Having implemented TOTP codes once I know that they're basically unbiased because of the cryptography involved. That said, I would bet money that Apple's two-factor implementation is something custom because it just seems far too likely to generate combinations that look non-random. A bet not because I have evidence I'm right, but because I want someone to explain to me how these work, if only just "oh it's literally the same algorithm everyone else uses" :)

A related observation, where in many real-world data digit frequency can be predicted, is described by Benford's Law: https://en.wikipedia.org/wiki/Benfords_law

However this law obviously does not apply to TOTP codes (unless someone did something very wrong).
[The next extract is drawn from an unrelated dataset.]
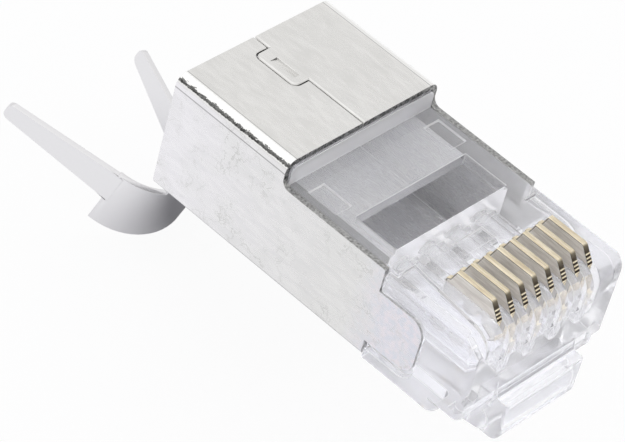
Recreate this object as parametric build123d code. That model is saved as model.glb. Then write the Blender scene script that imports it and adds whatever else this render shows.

TOTP is slowly on its way out compared to passkeys and FIDO2. It's still useful as another 2FA choice.

offtopic, is it secure to design a login that only requires username+TOTP?

This elimilates passwords altogether, but are there any pitfalls?

I wish they were used more, and had adjustable settings.

Can we please have customizable diceware TOTP? I'd like 8-12 words 60-90 seconds. I also wish this could be used everywhere.

Depending on the algorithm, one or two of the digits in the TOTP are counters to help the server figure out clock drift on the client device.

This was especially relevant when talking about hardware tokens that had relatively inaccurate clocks. In the RSA algorithm I seem to recall it was the second or third digit. Each clock tick was 2.5 seconds or something, so providing the last digit of the clock counter massively reduced the number of calculations the server had to do in case of a mismatch.